# [THE EXERCISE]
Using the data beneath this instruction, retype only the lines from the one that contains "Write part 3" down to the one that contains "return shape", both included, exactly as they appear.

# [DATA EXTRACT]

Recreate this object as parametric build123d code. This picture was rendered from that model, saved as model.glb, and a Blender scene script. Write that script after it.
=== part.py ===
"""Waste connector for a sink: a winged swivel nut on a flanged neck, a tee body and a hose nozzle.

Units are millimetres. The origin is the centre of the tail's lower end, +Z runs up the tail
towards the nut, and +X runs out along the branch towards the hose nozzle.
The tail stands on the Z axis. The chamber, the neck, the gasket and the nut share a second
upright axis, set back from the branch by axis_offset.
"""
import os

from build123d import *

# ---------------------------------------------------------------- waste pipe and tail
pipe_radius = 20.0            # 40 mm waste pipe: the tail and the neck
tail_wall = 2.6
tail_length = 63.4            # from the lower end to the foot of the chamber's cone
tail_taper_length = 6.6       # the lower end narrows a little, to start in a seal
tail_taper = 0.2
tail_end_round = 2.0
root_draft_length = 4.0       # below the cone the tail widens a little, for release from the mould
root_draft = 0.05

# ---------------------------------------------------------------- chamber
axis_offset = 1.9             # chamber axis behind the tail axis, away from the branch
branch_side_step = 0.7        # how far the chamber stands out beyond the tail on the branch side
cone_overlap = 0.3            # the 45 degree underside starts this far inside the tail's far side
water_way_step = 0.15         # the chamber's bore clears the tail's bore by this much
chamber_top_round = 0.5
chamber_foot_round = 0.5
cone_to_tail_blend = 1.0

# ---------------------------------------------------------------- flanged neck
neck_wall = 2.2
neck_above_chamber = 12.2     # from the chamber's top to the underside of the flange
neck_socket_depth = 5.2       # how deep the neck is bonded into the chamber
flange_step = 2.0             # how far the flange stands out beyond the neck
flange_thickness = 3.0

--

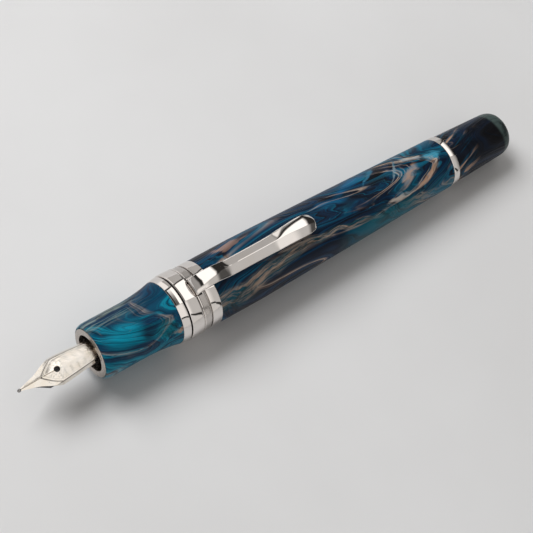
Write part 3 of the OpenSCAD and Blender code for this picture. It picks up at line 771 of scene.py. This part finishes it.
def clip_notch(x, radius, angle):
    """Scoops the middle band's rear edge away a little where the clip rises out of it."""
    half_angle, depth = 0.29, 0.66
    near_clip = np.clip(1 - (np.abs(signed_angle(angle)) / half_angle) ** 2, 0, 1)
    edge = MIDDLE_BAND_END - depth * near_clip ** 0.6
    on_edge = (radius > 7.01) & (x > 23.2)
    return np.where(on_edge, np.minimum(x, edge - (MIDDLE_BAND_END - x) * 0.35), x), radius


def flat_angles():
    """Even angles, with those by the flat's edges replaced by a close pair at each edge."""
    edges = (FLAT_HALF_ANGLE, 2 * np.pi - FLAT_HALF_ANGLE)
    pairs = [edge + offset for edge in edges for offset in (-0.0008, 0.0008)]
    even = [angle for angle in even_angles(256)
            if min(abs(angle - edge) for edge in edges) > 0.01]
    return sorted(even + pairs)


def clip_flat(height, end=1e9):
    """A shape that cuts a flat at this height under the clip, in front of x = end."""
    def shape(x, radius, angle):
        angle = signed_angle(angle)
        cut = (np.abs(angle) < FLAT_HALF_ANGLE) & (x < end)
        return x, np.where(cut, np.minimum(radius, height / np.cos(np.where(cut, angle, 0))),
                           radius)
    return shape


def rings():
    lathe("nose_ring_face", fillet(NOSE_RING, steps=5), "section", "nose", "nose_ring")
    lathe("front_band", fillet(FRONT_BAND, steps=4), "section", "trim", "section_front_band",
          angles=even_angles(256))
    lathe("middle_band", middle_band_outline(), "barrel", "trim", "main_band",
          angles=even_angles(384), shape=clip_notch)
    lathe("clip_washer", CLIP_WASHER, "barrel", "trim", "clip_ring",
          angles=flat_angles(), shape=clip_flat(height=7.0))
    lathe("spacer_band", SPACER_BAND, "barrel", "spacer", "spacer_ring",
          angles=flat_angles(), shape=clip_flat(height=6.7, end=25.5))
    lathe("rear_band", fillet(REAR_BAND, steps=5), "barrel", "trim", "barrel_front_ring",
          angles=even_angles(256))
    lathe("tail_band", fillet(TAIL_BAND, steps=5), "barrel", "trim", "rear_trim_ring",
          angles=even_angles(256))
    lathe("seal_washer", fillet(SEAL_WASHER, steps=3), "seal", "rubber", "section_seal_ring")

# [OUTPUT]
Write part 3 of the OpenSCAD and Blender code for this picture. It picks up at line 771 of scene.py. This part finishes it.
def clip_notch(x, radius, angle):
    """Scoops the middle band's rear edge away a little where the clip rises out of it."""
    half_angle, depth = 0.29, 0.66
    near_clip = np.clip(1 - (np.abs(signed_angle(angle)) / half_angle) ** 2, 0, 1)
    edge = MIDDLE_BAND_END - depth * near_clip ** 0.6
    on_edge = (radius > 7.01) & (x > 23.2)
    return np.where(on_edge, np.minimum(x, edge - (MIDDLE_BAND_END - x) * 0.35), x), radius


def flat_angles():
    """Even angles, with those by the flat's edges replaced by a close pair at each edge."""
    edges = (FLAT_HALF_ANGLE, 2 * np.pi - FLAT_HALF_ANGLE)
    pairs = [edge + offset for edge in edges for offset in (-0.0008, 0.0008)]
    even = [angle for angle in even_angles(256)
            if min(abs(angle - edge) for edge in edges) > 0.01]
    return sorted(even + pairs)


def clip_flat(height, end=1e9):
    """A shape that cuts a flat at this height under the clip, in front of x = end."""
    def shape(x, radius, angle):
        angle = signed_angle(angle)
        cut = (np.abs(angle) < FLAT_HALF_ANGLE) & (x < end)
        return x, np.where(cut, np.minimum(radius, height / np.cos(np.where(cut, angle, 0))),
                           radius)
    return shape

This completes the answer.